Following the report, a British Transport Police officer went to investigate, and having confirmed that the fire was in an inaccessible location, made his way to the surface to summon the London Fire Brigade. Five appliances were initially despatched, and the order was given to evacuate the station at 1939hrs.The fire had been burning for just less than a quarter of an hour when it flashed over violently, sending streams of flame and thick, poisonous smoke along the ascent of the escalator and into the ticket hall above. This is where the majority of the fatalities and serious injuries occurred. Ironically, some of the bodies of those who had expired in the hellish scenes, Station Officer Colin Townsley, the man in charge of the first fire appliance on the scene among them, had done so only a few feet from the open exits.
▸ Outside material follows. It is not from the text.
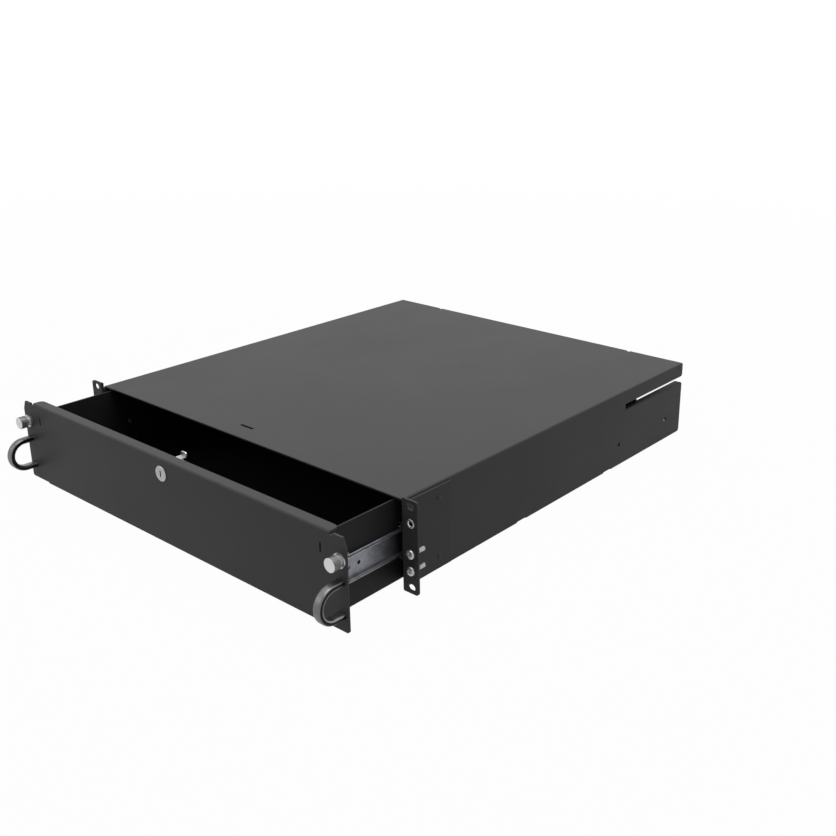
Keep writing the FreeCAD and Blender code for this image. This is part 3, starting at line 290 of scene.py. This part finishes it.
def setLamps():
    for i, (place, aim, size, watts) in enumerate(studio["lamps"]):
        data = bpy.data.lights.new("softbox%d" % i, "AREA")
        data.shape = "SQUARE"
        data.size = size
        data.energy = watts
        lamp = bpy.data.objects.new("softbox%d" % i, data)
        lamp.location = place
        lamp.rotation_mode = "QUATERNION"
        lamp.rotation_quaternion = (Vector(aim) - Vector(place)).to_track_quat("-Z", "Y")
        bpy.context.collection.objects.link(lamp)


setFloor()
setWorld()
setLamps()
bpy.context.scene.view_settings.view_transform = "Standard"
print("studio set")


def grey(level):
    return (level, level, level)


# Powder coat: fine orange peel, faint clouds, edges rubbed a little lighter
powderCoat = {
    "sleeve": {"colour": grey(0.043), "cloud": grey(0.051), "rough": (0.44, 0.54)},
    "drawer": {"colour": grey(0.045), "cloud": grey(0.052), "rough": (0.44, 0.54)},
    # The tray's coat is painted darker than the rest: painted shade inside the drawer and on its shaded
    # sides
    "trayPaintedShade": {"colour": (0.015, 0.015, 0.0155), "cloud": (0.019, 0.019, 0.0195), "rough": (0.48, 0.58)},
    "ear": {"colour": grey(0.037), "cloud": grey(0.044), "rough": (0.44, 0.54)},
    "edgeColour": grey(0.10),
    "edgeRadius": 0.35 * mm,
    "edgePatches": 160.0,
    "edgeSpan": (0.35, 0.65),
    "edgeWear": (0.15, 0.8),
    "shine": 0.12,
    "peelScale": 900.0,
    "peelDepth": 0.03 * mm,
    "peelStrength": 0.35,
    "cloudScale": 9.0,
    "cloudShare": 0.75,
    "speckScale": 2600.0,
    "speckSpan": (0.45, 0.75),
    "speckShare": 0.35,
    "scuffScale": (700.0, 40.0, 40.0),
    "scuffSpan": (0.55, 0.8),
    "scuffPolish": 0.05,
}


def powderCoatMaterial(name, look):
    made, tree, shader, place = principled(name)
    clouds = noise(tree, place, "fine", powderCoat["cloudScale"])
    specks = noise(tree, place, "soft", powderCoat["speckScale"])
    share = combined(tree, "ADD", spread(tree, clouds, 0.0, powderCoat["cloudShare"]),
                     ranged(tree, specks, *powderCoat["speckSpan"], 0.0, powderCoat["speckShare"]))
    coat = blended(tree, share, look["colour"], look["cloud"])
    rounded = roundedNormal(tree, powderCoat["edgeRadius"])
    patches = noise(tree, place, "fine", powderCoat["edgePatches"])
    wear = combined(tree, "MULTIPLY", edgeShare(tree, rounded),
                    ranged(tree, patches, *powderCoat["edgeSpan"], *powderCoat["edgeWear"]))
    coat = blended(tree, wear, coat, powderCoat["edgeColour"])
    tree.links.new(coat, shader.inputs["Base Color"])
    shader.inputs["Specular IOR Level"].default_value = powderCoat["shine"]
    scuffs = noise(tree, stretched(tree, place, powderCoat["scuffScale"]), "soft")
    rough = combined(tree, "ADD", spread(tree, clouds, *look["rough"]),
                     ranged(tree, scuffs, *powderCoat["scuffSpan"], 0.0, -powderCoat["scuffPolish"]))
    tree.links.new(rough, shader.inputs["Roughness"])
    peel = noise(tree, place, "pebbled", powderCoat["peelScale"])
    normal = bumped(tree, peel, powderCoat["peelStrength"], powderCoat["peelDepth"], rounded)
    tree.links.new(normal, shader.inputs["Normal"])
    return made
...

The fire had led to several hundred passengers being trapped underground in the Victoria, Piccadilly, and Northern lines, and it is worth remembering that the set up of the station was like a labyrinth. Passengers were evacuated to the ticket hall via the Victoria line staircases, something that inadvertently placed many in the path of the deadly flash over. The lesser damaged parts of the station serving the Metropolitan and Northern lines re-opened the next day, and as commuters returned to the station, attention was already turning to the question of what caused such a violent fire to erupt so quickly.
A fire at Oxford Circus three years previously had led to smoking being banned on the tube, although the new rules were not rigorously enforced, and with arson swiftly ruled out, it soon became apparent that the most likely cause of the fire was a lit match which had found its way under the escalator and ignited litter and grease that had been allowed to collect in the voids under the staircases, something that had been highlighted to Tube managers as a safety risk by Trade Unions. These warnings were ignored.
Fate however was to play a massive part in this horrific tale, just as arrogance and incompetence had done. To transport people at maximum efficiency, the escalator where the fire started ascended and descended at an angle of 30 degrees. Baffled as to why the fire had acted in such an unexpected manner, tests were carried out by experts in order to try and understand what happened. It was found that a combination of the wooden composition of the stairs, in addition to the high metal sides of the escalator had caused the heat from the fire to be channelled along the path of the staircase, super heating the air immediately above the steps, and transporting skyward the acrid smoke from the fire beneath at a terrifying pace. The sheer heat of the smoke had ignited gases and the wooden steps on the escalator, and caused a stream of fire that surged up the staircase and into the ticket hall. The lab tests found that the critical angle that facilitated the deadly flow of air necessary for fire to be transported upwards was 30 degrees. This became known as the 'Trench' effect, and revolutionised fire prevention in terms of design and understanding.
Kings Cross showed that you can be unlucky, but you are never a disaster unless you are also incompetent. It showed that, no matter how comprehensive we regard our knowledge and power over the forces of nature, there is always something horrific that is ready and willing to teach us a new lesson. It also showed just how extraordinary our emergency services are in the face of life threatening danger. They exemplified the meaning of bravery that night, as did the countless volunteers, tube staff, off duty rail staff and passengers who proved themselves heroic in the extreme.
It goes on to teach us that politicians never learn from mistakes of the past. The response of the emergency services was fantastic that night. The dedication of tube staff was unshakable. Both only go to prove the unquantifiable value of a well resources, well rewarded, professional team of competent and dedicated tube staff, stationed in customer facing locations, and equipped adequately to do the essential work of protecting trains, and the travelling public. Our inimitable emergency services deserve and need to be able to operate free from the senseless cuts of a feckless austerity, located within the communities who rely upon their bravery, and well resourced enough to handle emergencies such as the Kings Cross Fire, and 7/7. I have to ask whether London could react as robustly now, if we were ever to witness a repeat of such unfathomable horrors of 27 years ago.
Boris Johnson et al need to be aware, whilst they pose mournfully at services of remembrance for the victims of this mould breaking fire, their senseless programme of cuts, pension raids and pay freezes will only result in them playing with fire when it comes to public safety. I know that if the call came, our Police Officers, Paramedics and Fire Fighters would respond unflinchingly. I can only hope and pray that it is not the public who end up with burned fingers.